The association of host-guest and coordination chemistry was used to develop a fluorescent molecular sensor. A calix[6]arene bearing three imidazole arms at the small rim and three quinoline fluorophores at the large rim was synthesized and characterized. A two-step coordination sequence was observed upon addition of ZnII . The first ZnII center binds the tris-imidazole small rim site, leading only to a small perturbation of the fluorescence. In contrast, a large bathochromic shift is observed upon binding of the second ZnII center at the large rim as a result of the direct interaction of ZnII with the quinoline fluorophores. The system acts as a selective receptor for primary amines. Host-guest adduct formation could be identified by a shift and enhancement of the fluorescence emission that is dependent on the length and shape of the primary amine. This system constitutes a fluorescent reporter with a selective response among primary amines.

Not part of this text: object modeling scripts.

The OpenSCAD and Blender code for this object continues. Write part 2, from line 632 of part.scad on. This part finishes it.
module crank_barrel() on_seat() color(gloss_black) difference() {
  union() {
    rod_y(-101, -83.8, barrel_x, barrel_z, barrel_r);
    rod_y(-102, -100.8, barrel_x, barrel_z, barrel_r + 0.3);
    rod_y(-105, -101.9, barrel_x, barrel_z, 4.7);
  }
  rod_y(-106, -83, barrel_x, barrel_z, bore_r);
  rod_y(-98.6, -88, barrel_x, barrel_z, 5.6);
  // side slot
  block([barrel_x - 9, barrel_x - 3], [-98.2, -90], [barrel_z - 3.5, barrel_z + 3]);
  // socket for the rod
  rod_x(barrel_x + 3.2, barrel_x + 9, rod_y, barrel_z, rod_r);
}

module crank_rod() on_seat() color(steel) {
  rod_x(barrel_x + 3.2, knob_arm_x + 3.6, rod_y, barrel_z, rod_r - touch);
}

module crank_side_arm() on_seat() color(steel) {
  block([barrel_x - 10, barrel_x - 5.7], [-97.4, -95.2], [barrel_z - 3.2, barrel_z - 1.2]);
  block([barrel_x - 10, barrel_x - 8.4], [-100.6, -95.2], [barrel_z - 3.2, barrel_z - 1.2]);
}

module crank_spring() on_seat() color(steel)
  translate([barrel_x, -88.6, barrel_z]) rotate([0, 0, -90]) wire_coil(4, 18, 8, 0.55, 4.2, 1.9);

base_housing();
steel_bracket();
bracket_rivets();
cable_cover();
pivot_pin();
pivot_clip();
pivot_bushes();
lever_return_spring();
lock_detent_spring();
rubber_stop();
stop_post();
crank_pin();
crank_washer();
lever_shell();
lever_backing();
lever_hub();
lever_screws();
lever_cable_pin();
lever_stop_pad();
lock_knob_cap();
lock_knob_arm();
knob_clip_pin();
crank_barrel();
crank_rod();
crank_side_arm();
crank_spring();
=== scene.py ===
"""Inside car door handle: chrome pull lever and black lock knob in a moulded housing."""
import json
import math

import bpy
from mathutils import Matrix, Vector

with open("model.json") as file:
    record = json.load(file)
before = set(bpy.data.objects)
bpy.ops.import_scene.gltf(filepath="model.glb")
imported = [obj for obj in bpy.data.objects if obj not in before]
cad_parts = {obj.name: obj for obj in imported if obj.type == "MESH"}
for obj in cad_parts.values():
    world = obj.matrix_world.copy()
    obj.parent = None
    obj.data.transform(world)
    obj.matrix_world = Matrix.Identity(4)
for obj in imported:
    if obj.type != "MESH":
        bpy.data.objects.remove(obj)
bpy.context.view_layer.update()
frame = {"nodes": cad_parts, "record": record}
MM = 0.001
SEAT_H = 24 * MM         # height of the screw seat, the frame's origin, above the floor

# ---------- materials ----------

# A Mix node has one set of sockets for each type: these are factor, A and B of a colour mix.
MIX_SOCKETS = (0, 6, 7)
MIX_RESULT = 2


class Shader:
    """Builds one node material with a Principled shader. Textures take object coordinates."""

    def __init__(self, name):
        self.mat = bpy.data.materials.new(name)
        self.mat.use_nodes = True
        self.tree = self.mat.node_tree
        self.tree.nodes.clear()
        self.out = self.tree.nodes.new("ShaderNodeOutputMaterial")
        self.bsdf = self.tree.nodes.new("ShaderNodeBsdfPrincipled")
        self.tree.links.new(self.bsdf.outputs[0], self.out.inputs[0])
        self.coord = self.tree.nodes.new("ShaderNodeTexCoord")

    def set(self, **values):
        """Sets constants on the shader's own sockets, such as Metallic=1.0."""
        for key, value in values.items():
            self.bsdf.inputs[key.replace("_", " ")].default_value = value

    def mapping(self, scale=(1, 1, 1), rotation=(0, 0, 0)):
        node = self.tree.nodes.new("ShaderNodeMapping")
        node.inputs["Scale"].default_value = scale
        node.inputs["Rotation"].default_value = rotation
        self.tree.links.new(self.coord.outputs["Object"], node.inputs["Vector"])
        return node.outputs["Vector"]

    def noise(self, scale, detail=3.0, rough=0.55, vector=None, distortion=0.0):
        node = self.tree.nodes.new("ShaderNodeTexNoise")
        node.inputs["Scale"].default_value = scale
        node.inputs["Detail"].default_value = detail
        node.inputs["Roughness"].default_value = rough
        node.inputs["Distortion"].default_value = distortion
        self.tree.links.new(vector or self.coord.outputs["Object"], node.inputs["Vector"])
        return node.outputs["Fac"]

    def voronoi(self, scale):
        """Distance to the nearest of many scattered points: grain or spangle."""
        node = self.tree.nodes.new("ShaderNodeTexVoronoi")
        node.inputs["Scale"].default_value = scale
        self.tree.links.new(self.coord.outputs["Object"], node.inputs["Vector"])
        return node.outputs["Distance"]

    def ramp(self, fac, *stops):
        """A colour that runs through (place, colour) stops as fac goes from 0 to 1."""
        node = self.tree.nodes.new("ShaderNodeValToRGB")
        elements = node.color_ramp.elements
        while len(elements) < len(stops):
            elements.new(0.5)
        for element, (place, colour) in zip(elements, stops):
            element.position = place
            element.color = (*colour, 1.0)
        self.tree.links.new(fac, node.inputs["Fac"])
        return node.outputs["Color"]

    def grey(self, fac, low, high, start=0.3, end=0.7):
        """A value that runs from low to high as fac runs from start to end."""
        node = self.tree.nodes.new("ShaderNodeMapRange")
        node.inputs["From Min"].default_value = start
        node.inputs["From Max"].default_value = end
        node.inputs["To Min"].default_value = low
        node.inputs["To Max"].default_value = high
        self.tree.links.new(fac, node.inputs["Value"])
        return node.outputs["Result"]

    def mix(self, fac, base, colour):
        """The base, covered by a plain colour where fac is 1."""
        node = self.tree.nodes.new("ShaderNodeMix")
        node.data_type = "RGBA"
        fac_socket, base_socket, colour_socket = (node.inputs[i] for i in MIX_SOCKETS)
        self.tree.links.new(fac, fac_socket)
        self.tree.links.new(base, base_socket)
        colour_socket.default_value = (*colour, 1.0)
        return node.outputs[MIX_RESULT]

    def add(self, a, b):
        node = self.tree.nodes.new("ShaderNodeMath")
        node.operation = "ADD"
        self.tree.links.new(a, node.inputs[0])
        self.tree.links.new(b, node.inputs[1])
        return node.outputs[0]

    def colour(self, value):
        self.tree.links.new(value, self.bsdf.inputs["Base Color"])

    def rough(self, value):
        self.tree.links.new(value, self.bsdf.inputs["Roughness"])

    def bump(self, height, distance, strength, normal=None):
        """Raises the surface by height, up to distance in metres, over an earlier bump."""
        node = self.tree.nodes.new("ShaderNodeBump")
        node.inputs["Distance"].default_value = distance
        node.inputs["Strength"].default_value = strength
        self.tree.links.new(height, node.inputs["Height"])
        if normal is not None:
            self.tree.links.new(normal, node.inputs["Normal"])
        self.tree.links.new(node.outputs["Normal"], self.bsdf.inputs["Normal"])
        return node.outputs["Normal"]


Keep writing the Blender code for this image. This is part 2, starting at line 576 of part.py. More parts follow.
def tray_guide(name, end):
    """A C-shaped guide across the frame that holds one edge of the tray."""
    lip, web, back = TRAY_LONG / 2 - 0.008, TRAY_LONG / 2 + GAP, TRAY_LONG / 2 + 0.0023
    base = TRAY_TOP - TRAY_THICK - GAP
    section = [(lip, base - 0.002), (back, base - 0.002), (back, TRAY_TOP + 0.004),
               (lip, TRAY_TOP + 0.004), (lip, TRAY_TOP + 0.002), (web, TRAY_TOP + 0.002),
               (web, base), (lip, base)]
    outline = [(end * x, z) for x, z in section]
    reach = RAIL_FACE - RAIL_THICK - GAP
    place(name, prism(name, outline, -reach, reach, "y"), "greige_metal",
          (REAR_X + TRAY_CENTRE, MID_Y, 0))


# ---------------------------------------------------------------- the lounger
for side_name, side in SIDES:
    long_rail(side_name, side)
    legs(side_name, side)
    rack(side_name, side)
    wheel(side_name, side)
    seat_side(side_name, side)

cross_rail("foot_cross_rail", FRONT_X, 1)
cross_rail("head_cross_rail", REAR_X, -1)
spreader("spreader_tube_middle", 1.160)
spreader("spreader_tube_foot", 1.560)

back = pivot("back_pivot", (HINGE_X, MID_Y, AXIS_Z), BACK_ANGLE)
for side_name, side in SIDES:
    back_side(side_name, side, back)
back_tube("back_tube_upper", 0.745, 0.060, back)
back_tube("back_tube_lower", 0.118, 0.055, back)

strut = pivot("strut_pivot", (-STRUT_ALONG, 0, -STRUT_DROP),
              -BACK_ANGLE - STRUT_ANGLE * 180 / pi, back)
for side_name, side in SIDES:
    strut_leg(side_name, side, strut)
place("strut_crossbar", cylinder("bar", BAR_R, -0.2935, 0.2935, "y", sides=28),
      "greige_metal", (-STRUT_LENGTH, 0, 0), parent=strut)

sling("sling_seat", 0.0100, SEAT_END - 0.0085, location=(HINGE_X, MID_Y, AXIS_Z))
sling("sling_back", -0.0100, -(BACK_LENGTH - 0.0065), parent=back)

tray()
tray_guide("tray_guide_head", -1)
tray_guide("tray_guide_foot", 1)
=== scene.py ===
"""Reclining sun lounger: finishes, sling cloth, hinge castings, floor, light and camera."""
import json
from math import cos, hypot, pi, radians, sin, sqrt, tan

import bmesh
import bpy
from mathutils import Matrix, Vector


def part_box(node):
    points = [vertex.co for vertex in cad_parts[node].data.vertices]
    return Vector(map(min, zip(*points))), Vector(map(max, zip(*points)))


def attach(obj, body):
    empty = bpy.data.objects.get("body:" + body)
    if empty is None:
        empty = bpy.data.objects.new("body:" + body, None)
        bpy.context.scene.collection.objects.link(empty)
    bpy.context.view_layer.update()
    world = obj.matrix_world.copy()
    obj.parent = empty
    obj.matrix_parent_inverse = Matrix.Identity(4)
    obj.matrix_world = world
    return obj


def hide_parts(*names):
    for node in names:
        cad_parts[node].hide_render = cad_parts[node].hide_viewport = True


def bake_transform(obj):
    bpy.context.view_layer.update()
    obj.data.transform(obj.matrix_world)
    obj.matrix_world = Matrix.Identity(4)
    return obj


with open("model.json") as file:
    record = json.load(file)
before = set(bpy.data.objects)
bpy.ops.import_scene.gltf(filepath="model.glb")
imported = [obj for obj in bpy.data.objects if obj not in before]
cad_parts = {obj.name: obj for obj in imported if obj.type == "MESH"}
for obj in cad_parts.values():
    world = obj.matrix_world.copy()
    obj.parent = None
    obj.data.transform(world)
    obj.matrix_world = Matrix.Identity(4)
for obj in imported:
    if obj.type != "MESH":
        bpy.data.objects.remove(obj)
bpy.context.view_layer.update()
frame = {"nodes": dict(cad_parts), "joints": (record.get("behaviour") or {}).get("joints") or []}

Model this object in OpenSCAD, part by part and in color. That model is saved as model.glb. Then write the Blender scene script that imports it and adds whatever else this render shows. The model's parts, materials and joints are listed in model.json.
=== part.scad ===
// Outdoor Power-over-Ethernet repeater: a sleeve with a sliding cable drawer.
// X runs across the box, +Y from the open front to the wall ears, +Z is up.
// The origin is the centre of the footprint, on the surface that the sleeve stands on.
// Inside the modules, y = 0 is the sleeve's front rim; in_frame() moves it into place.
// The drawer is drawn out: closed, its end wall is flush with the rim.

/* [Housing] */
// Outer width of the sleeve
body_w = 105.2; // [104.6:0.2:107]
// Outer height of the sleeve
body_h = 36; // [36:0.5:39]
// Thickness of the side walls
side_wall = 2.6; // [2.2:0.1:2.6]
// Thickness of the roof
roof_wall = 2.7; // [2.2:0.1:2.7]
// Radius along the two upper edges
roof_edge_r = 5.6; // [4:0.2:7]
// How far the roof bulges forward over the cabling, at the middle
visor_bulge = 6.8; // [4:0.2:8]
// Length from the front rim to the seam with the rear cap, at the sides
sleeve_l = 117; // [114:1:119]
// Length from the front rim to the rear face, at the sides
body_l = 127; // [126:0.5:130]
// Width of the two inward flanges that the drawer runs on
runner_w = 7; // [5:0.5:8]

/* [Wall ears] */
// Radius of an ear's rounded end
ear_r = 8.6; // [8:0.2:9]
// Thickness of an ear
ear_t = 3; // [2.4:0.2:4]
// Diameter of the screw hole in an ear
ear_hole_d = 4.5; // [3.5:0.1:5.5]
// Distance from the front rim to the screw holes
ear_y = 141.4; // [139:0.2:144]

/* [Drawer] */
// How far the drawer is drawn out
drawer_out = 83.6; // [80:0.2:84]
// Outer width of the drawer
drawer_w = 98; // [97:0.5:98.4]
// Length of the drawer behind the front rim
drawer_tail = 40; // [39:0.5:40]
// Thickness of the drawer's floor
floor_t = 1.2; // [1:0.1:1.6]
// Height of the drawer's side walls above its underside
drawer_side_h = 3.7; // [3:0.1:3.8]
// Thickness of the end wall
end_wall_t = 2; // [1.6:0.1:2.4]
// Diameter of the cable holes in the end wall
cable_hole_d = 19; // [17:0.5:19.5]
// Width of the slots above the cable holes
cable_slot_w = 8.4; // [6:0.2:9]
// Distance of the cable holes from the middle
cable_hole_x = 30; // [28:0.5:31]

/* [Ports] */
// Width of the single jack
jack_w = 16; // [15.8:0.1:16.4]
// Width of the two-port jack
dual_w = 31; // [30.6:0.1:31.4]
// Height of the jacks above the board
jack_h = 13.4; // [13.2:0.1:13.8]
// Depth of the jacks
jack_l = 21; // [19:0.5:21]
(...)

Mimicking the Regulation Step of Fe-Monooxygenases: Allosteric Modulation of FeIV-Oxo Formation by Guest Binding in a Dinuclear ZnII–FeII Calix[6]arene-Based Funnel Complex

A heteroditopic ligand associated with a calix[6]arene scaffold bearing a tris(imidazole) coordinating site at its small rim and an amine/pyridine ligand at its large rim has been prepared, and its regioselective coordination to ZnII at the small rim and FeII in the amine/pyridine ligand has been achieved. The heterodinuclear complex obtained displays an overall cone conformation capped by the tris(imidazole)ZnII moiety and bears a non-heme FeII complex at its base. Each of the metal centers exhibits one labile position, allowing the coordination inside the cavity of a guest alkylamine at ZnII and the generation of reaction intermediates (FeIII (OOH) and FeIV O) at the large rim. A dependence between the chain length of the encapsulated alkylamine and the distribution of FeIII (OOH) intermediates and FeIII (OMe) is observed. In addition, it is shown that the generation of the FeIV O intermediate is enhanced by addition of the alkylamine guest. Hence, this supramolecular system gathers the three levels of reactivity control encountered in oxidoreductases: i) control of the FeII redox properties through its first coordination sphere, allowing us to generate high valent reactive species; ii) control of guest binding through a hydrophobic funnel that drives its alkyl chain next to the reactive iron complex, thus mimicking the binding pocket of natural systems; iii) guest-modulated reactivity of the FeII center towards oxidants.